Idler v. District of Columbia

QUINN, Associate Judge.

Appellant was convicted by the court, sitting without a jury, of operating an automobile while under the influence of intoxicating liquor1 and making an improper turn, resulting in a collision.

The only errors alleged on this appeal are that the judgments were plainly wrong. There was no dispute that appellant was operating the vehicle. There was evidence that appellant made a wide right turn and collided with another vehicle approaching from the opposite direction. Five witnesses for the government testified that appellant had a strong odor of alcohol on his breath, that he was unsteady on his feet, and that he appeared intoxicated.

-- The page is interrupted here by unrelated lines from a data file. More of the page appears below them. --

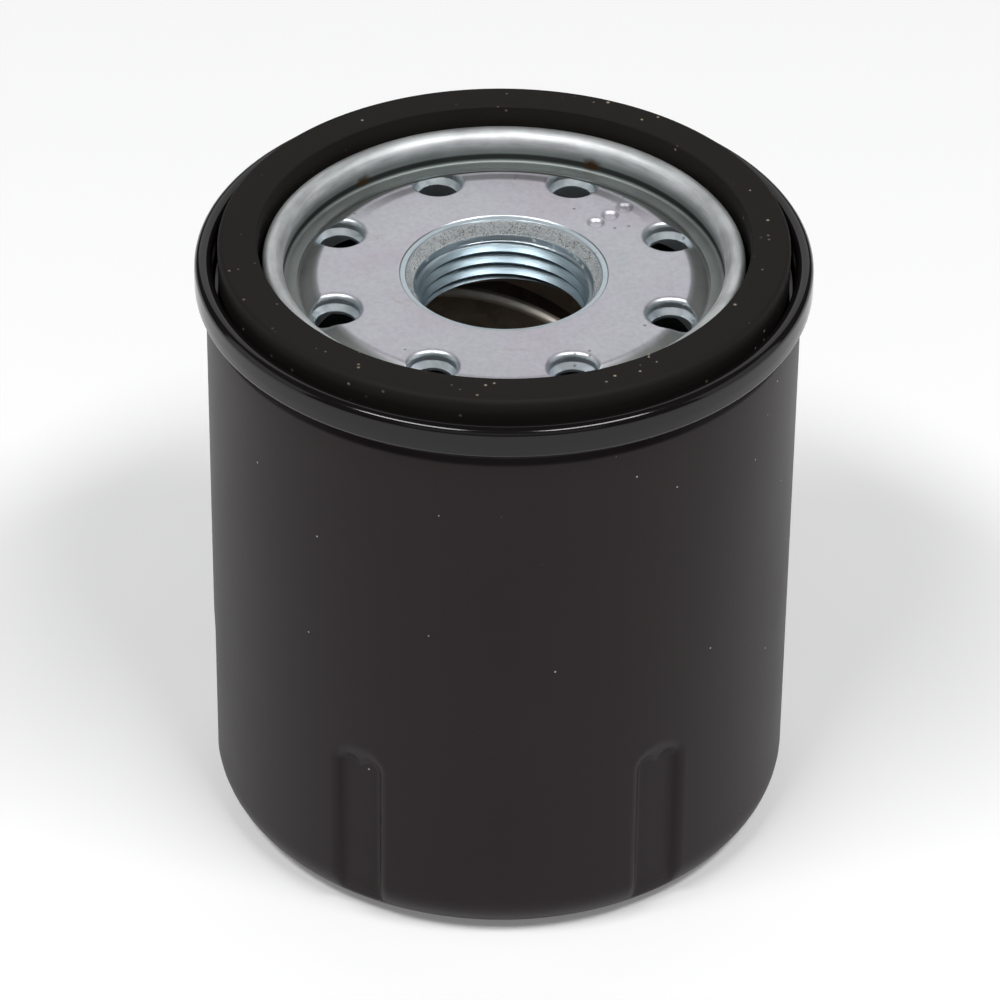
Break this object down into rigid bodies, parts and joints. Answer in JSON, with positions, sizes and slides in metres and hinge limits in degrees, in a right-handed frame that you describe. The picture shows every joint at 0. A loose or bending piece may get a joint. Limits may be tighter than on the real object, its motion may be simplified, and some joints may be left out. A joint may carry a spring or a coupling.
{
  "type": "spin-on oil filter",
  "caption": "Cylindrical spin-on oil filter: black drawn case with grip flutes, seamed rim, rubber gasket, plated base plate with a threaded neck and inlet holes.",
  "frame": {"origin": "centre of the circle that the filter stands on, at its closed end", "axes": "+Z runs along the filter's axis from the closed end to the gasket; +X is the side where the paper's seam clip lies"},
  "size_m": [0.0684, 0.0684, 0.0731],
  "materials": {
    "case_paint": "satin black paint with a fine texture",
    "lid_steel": "gloss black paint on the seam, bright zinc on the bead and flange",
    "zinc_plate": "clear zinc plating, cloudy and slightly iridescent",
    "gasket_rubber": "matte black nitrile rubber",
    "seam_compound": "dried sealing compound",
    "spring_steel": "oiled spring steel",
    "valve_rubber": "soft black rubber",
    "tinplate": "tinplate",
    "tube_steel": "tinned steel strip, rolled in a spiral",
    "filter_paper": "resin-treated pleated paper",
    "potting_resin": "cured resin",
    "bare_steel": "bare steel"
  },
  "bodies": {
    "housing": {"case": "case_paint", "seaming_lid": "lid_steel", "base_plate": "zinc_plate", "gasket": "gasket_rubber", "seam_sealant": "seam_compound", "support_spring": "spring_steel"},
    "element": {"element_top_cap": "tinplate", "element_bottom_cap": "tinplate", "centre_tube": "tube_steel", "filter_paper": "filter_paper", "paper_seam_clip": "bare_steel", "top_potting": "potting_resin", "bottom_potting": "potting_resin", "bypass_seat": "bare_steel", "bypass_cage": "tinplate", "bypass_spring": "spring_steel"},
    "bypass_valve": {"bypass_poppet": "bare_steel", "bypass_seal": "gasket_rubber"},
    "drain_flap": {"anti_drain_valve": "valve_rubber"}
  },
  "joints": [
    {"name": "element_float", "type": "slide", "parent": "housing", "child": "element", "axis": [0, 0, -1], "range_m": [0, 0.0015], "stiffness_N_per_m": 20000, "springref_m": -0.002, "deforming": ["support_spring"]},
    {"name": "bypass_lift", "type": "slide", "parent": "element", "child": "bypass_valve", "axis": [0, 0, 1], "range_m": [0, 0.003], "stiffness_N_per_m": 2000, "springref_m": -0.0055, "deforming": ["bypass_spring"]},
    {"name": "drain_flap_lift", "type": "slide", "parent": "housing", "child": "drain_flap", "axis": [0, 0, -1], "range_m": [0, 0.001], "stiffness_N_per_m": 300, "springref_m": -0.002, "deforming": ["anti_drain_valve"]}
  ]
}
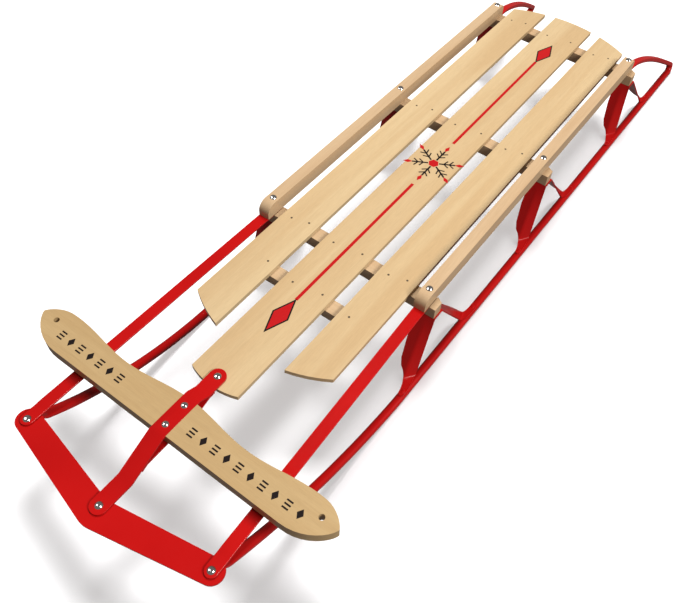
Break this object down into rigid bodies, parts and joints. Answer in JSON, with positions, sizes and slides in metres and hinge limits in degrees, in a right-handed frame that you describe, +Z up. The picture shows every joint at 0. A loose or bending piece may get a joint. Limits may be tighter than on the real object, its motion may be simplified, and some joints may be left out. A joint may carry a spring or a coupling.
{
  "type": "steerable sled",
  "caption": "Slatted wooden sled on pressed steel knees and flexing steel runners, with a wooden steering handle that bends the runner fronts sideways.",
  "frame": {"origin": "on the ground under the middle of the sled's bounding box", "axes": "+X to the rider's right seen from behind, the sled points along -Y, +Z up"},
  "size_m": [0.5, 1.485, 0.1665],
  "materials": {
    "slat_wood": "clear satin varnish",
    "frame_wood": "clear satin varnish",
    "red_enamel": "gloss enamel",
    "rivet_chrome": "bright plated",
    "nail_steel": "bright"
  },
  "bodies": {
    "deck": {"slat_left": "slat_wood", "slat_centre": "slat_wood", "slat_right": "slat_wood", "bench_front": "frame_wood", "bench_middle": "frame_wood", "bench_rear": "frame_wood", "cleat": "frame_wood", "side_rail_left": "frame_wood", "side_rail_right": "frame_wood", "knee_front_left": "red_enamel", "knee_front_right": "red_enamel", "knee_middle_left": "red_enamel", "knee_middle_right": "red_enamel", "knee_rear_left": "red_enamel", "knee_rear_right": "red_enamel", "runner_rear_left": "red_enamel", "runner_rear_right": "red_enamel", "rail_rivets": "rivet_chrome", "knee_rivets": "red_enamel", "slat_nails": "nail_steel", "pivot_rivet": "rivet_chrome"},
    "steering": {"steering_strap": "red_enamel", "lower_strap": "red_enamel", "steering_handle": "frame_wood", "handle_rivet_pair": "rivet_chrome", "bumper_rivet": "rivet_chrome"},
    "bumper": {"bumper": "red_enamel"},
    "strip_left": {"spring_strip_left": "red_enamel", "corner_rivet_left": "rivet_chrome"},
    "strip_right": {"spring_strip_right": "red_enamel", "corner_rivet_right": "rivet_chrome"},
    "runner_tip_left": {"runner_front_left": "red_enamel"},
    "runner_tip_right": {"runner_front_right": "red_enamel"}
  },
  "joints": [
    {"name": "steering_pivot", "type": "hinge", "parent": "deck", "child": "steering", "pos_m": [0, -0.5101, 0.1465], "axis": [0, 0, 1], "range_deg": [-8, 8], "stiffness_Nm_per_rad": 8},
    {"name": "bumper_pivot", "type": "hinge", "parent": "steering", "child": "bumper", "pos_m": [0, -0.7154, 0.1235], "axis": [0, 0, 1], "range_deg": [-8, 8]},
    {"name": "strip_bend_left", "type": "hinge", "parent": "deck", "child": "strip_left", "pos_m": [-0.144, -0.2285, 0.1375], "axis": [0, 0, 1], "range_deg": [-3.6, 3.6]},
    {"name": "strip_bend_right", "type": "hinge", "parent": "deck", "child": "strip_right", "pos_m": [0.144, -0.2285, 0.1375], "axis": [0, 0, 1], "range_deg": [-3.6, 3.6]},
    {"name": "runner_bend_left", "type": "hinge", "parent": "deck", "child": "runner_tip_left", "pos_m": [-0.1686, -0.3235, 0.005], "axis": [0, 0, 1], "range_deg": [-4.5, 4.5]},
    {"name": "runner_bend_right", "type": "hinge", "parent": "deck", "child": "runner_tip_right", "pos_m": [0.1686, -0.3235, 0.005], "axis": [0, 0, 1], "range_deg": [-4.5, 4.5]}
  ],
  "couplings": [
    {"joint": "bumper_pivot", "follows": "steering_pivot", "ratio": -1},
    {"joint": "strip_bend_left", "follows": "steering_pivot", "ratio": 0.443},
    {"joint": "strip_bend_right", "follows": "steering_pivot", "ratio": 0.443},
    {"joint": "runner_bend_left", "follows": "steering_pivot", "ratio": 0.557},
    {"joint": "runner_bend_right", "follows": "steering_pivot", "ratio": 0.557}
  ]
}
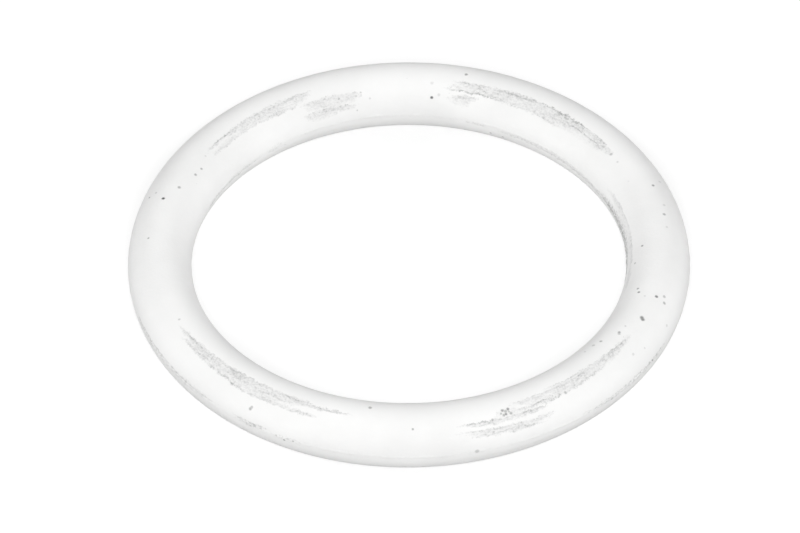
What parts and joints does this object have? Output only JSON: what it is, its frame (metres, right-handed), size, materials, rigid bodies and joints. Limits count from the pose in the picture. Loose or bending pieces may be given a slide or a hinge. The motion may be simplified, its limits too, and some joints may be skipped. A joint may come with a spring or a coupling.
{
  "type": "coupling gasket",
  "caption": "Round-section moulded rubber ring that seals a pipe coupling, with a fine trimmed mould line along its inner and outer edges.",
  "frame": {"origin": "centre of the ring, in the mould's parting plane", "axes": "+Z along the ring's axis; the ring is the same all round, so +X and +Y are any two directions across it"},
  "size_m": [0.1334, 0.1334, 0.015],
  "materials": {
    "ring_rubber": "near-white moulded rubber, matt, with fine grain and faint scuffs"
  },
  "bodies": {
    "root": {"gasket_ring": "ring_rubber"}
  },
  "joints": []
}
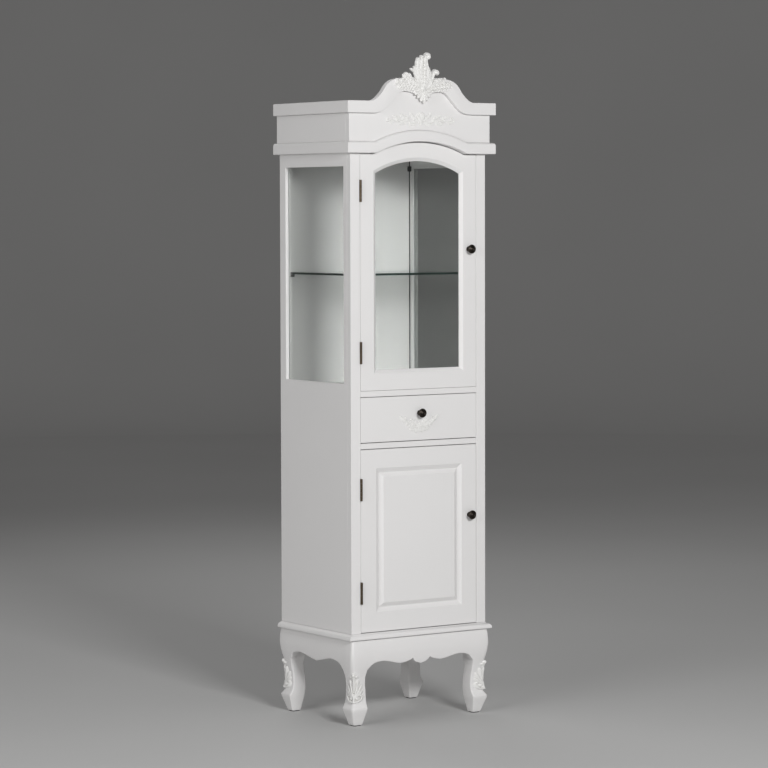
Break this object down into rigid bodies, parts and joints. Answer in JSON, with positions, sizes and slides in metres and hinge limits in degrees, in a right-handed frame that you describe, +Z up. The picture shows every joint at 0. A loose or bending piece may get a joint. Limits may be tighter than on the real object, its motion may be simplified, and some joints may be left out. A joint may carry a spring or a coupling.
{
  "type": "curio cabinet",
  "caption": "Tall narrow display cabinet with an arched glass door, glazed sides, a drawer, a panelled door, cabriole legs and a carved crest.",
  "frame": {"origin": "on the floor, under the middle of the cabinet's overall box", "axes": "+Z up, +X to the cabinet's right as seen from in front, the front faces -Y"},
  "size_m": [0.5, 0.4032, 1.864],
  "materials": {
    "white_paint": "satin white paint on wood and board",
    "carved_paint": "satin white paint on carved ornament",
    "drawer_board": "matt white lacquered board",
    "clear_glass": "clear float glass with a green edge",
    "aged_bronze": "dark antique bronze",
    "antique_brass": "aged brass",
    "black_plastic": "matt black"
  },
  "bodies": {
    "cabinet": {"leg_front_left": "white_paint", "leg_front_right": "white_paint", "leg_rear_left": "white_paint", "leg_rear_right": "white_paint", "apron_front": "white_paint", "apron_rear": "white_paint", "apron_left": "white_paint", "apron_right": "white_paint", "base_moulding": "white_paint", "bottom_panel": "white_paint", "side_panel_left": "white_paint", "side_panel_right": "white_paint", "side_bead_left": "white_paint", "side_bead_right": "white_paint", "back_panel": "white_paint", "face_stile_left": "white_paint", "face_stile_right": "white_paint", "drawer_top_deck": "white_paint", "drawer_bottom_deck": "white_paint", "top_panel": "white_paint", "neck_moulding": "white_paint", "frieze_front": "white_paint", "frieze_left": "white_paint", "frieze_right": "white_paint", "cornice_front": "white_paint", "cornice_left": "white_paint", "cornice_right": "white_paint", "crown_cover": "white_paint", "crest_carving": "carved_paint", "frieze_garland": "carved_paint", "side_glass_left": "clear_glass", "side_glass_right": "clear_glass", "glass_shelf": "clear_glass", "shelf_support_front_left": "black_plastic", "shelf_support_front_right": "black_plastic", "shelf_support_rear_left": "black_plastic", "shelf_support_rear_right": "black_plastic", "upper_catch": "black_plastic", "lower_catch": "black_plastic", "upper_hinge_bottom_frame_leaf": "antique_brass", "upper_hinge_top_frame_leaf": "antique_brass", "lower_hinge_bottom_frame_leaf": "antique_brass", "lower_hinge_top_frame_leaf": "antique_brass"},
    "drawer": {"drawer_front": "white_paint", "drawer_side_left": "drawer_board", "drawer_side_right": "drawer_board", "drawer_back": "drawer_board", "drawer_bottom": "drawer_board", "drawer_knob": "aged_bronze", "drawer_garland": "carved_paint"},
    "upper_door": {"upper_door_frame": "white_paint", "upper_door_glass": "clear_glass", "upper_door_knob": "aged_bronze", "upper_hinge_bottom_door_leaf": "antique_brass", "upper_hinge_top_door_leaf": "antique_brass"},
    "lower_door": {"lower_door_frame": "white_paint", "lower_door_panel": "white_paint", "lower_door_knob": "aged_bronze", "lower_hinge_bottom_door_leaf": "antique_brass", "lower_hinge_top_door_leaf": "antique_brass"}
  },
  "joints": [
    {"name": "upper_door_hinge", "type": "hinge", "parent": "cabinet", "child": "upper_door", "pos_m": [-0.1968, -0.16955, 1.2577], "axis": [0, 0, -1], "range_deg": [0, 110]},
    {"name": "lower_door_hinge", "type": "hinge", "parent": "cabinet", "child": "lower_door", "pos_m": [-0.1968, -0.16955, 0.5135], "axis": [0, 0, -1], "range_deg": [0, 110]},
    {"name": "drawer_slide", "type": "slide", "parent": "cabinet", "child": "drawer", "axis": [0, -1, 0], "range_m": [0, 0.22]}
  ]
}
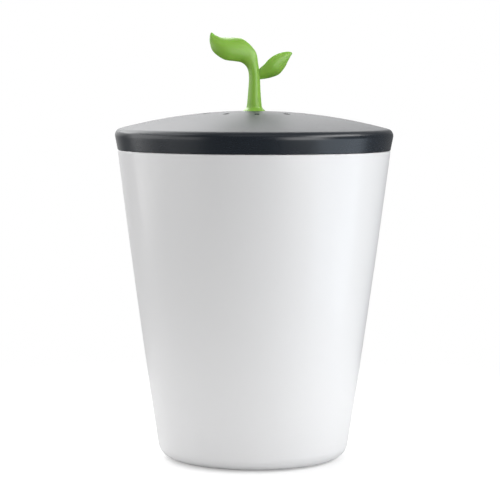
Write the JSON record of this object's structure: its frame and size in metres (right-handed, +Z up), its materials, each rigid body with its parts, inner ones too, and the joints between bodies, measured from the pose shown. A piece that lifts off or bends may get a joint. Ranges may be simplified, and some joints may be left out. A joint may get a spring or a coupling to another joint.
{
  "type": "kitchen compost bin",
  "caption": "Tapered countertop compost bin with a lift-out bucket, a swinging bail, a domed lid with a sprout-shaped handle and carbon filters behind a bayonet cover.",
  "frame": {"origin": "centre of the base, on the surface that the bin stands on", "axes": "+Z up along the bin's axis, -Y to the front, +X to the right, towards the small leaf"},
  "size_m": [0.19, 0.19, 0.2917],
  "materials": {
    "bin_plastic": "satin gloss",
    "pad_silicone": "matt",
    "bucket_plastic": "satin",
    "bail_plastic": "satin",
    "lid_plastic": "satin",
    "gasket_silicone": "matt",
    "filter_felt": "matt felt",
    "cover_plastic": "satin",
    "sprout_plastic": "satin",
    "fixing_steel": "zinc plated"
  },
  "bodies": {
    "bin": {"outer_bin": "bin_plastic", "foot_pads": "pad_silicone"},
    "bucket": {"inner_bucket": "bucket_plastic"},
    "bail": {"bucket_bail": "bail_plastic"},
    "lid": {"lid_shell": "lid_plastic", "lid_gasket": "gasket_silicone", "carbon_filter_lower": "filter_felt", "carbon_filter_upper": "filter_felt", "sprout_handle": "sprout_plastic", "handle_screw": "fixing_steel", "handle_washer": "fixing_steel"},
    "cover": {"filter_cover": "cover_plastic"}
  },
  "joints": [
    {"name": "bucket_lift", "type": "slide", "parent": "bin", "child": "bucket", "axis": [0, 0, 1], "range_m": [0, 0.22]},
    {"name": "lid_lift", "type": "slide", "parent": "bucket", "child": "lid", "axis": [0, 0, 1], "range_m": [0, 0.25]},
    {"name": "bail_swing", "type": "hinge", "parent": "bucket", "child": "bail", "pos_m": [0, 0, 0.1976], "axis": [-1, 0, 0], "range_deg": [0, 180]},
    {"name": "cover_twist", "type": "hinge", "parent": "lid", "child": "cover", "pos_m": [0, 0, 0.2117], "axis": [0, 0, -1], "range_deg": [0, 30]}
  ],
  "couplings": [
    {"joint": "bail_swing", "follows": "lid_lift", "rad_per_m": 12.566}
  ]
}
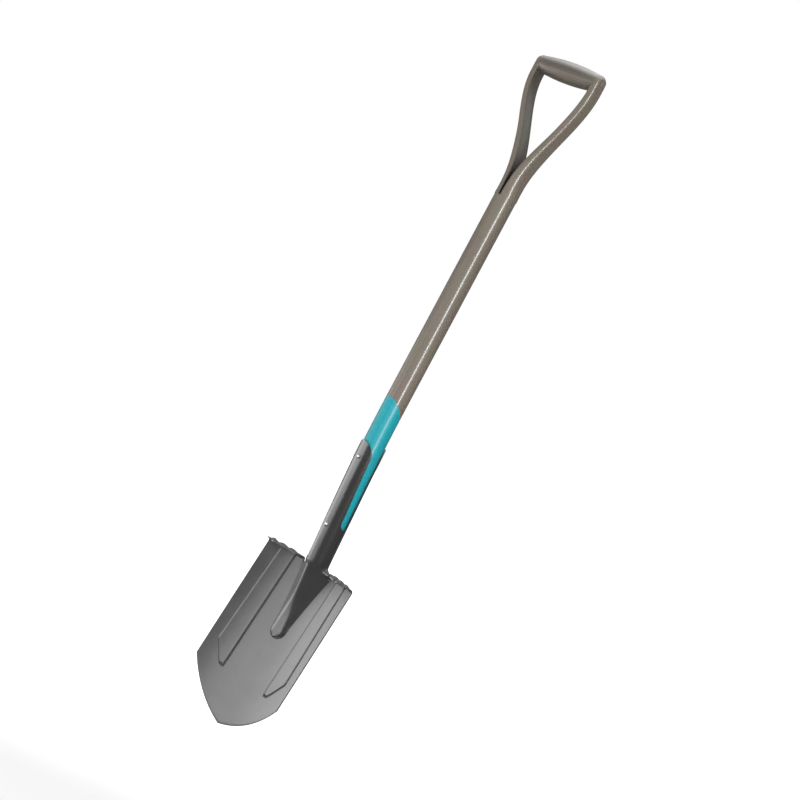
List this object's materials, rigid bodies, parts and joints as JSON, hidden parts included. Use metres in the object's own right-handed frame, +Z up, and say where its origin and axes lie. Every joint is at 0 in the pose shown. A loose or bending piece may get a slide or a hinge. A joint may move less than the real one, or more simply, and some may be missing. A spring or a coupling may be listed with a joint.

Appellant’s explanation for his actions was that he was suffering from kidney trouble, low blood pressure, ulcers, and shock brought about by the collision. He denied that he made an improper turn or that he was intoxicated, and stated that the odor of alcohol on his breath was caused by medicine containing alcohol prescribed by his physician for an ulcer condition.2 The doctor, however, was not called as a witness in appellant’s behalf. At the station house h* was unable to give a specimen for urinalysis immediately, offered to give one in a half-hour, but was not requested to do so again. He gave the officer at the station house several telephone numbers from memory. A passenger in the car at *105the' time of the accident testified that in her opinion appellant was not intoxicated and did not commit a traffic violation.

The foregoing is sufficient to supply background for the questions raised on this appeal. It is apparent that the case involved an issue of fact, namely, whether appellant was intoxicated or whether his actions, as he claimed, were due to other causes.3 There was ample basis for the finding of guilt in the testimony of the five witnesses for the government, and under the circumstances we cannot hold that the judgments were plainly wrong or without sufficient evidence to support them.

Affirmed.

. Code 1951, 40-609 (b) (Supp. V).

. A bottle containing a portion of the medicine was received in evidence.

.Williams v. District of Columbia, D.C.Mun.App.1957, 130 A.2d 596, and cases cited therein.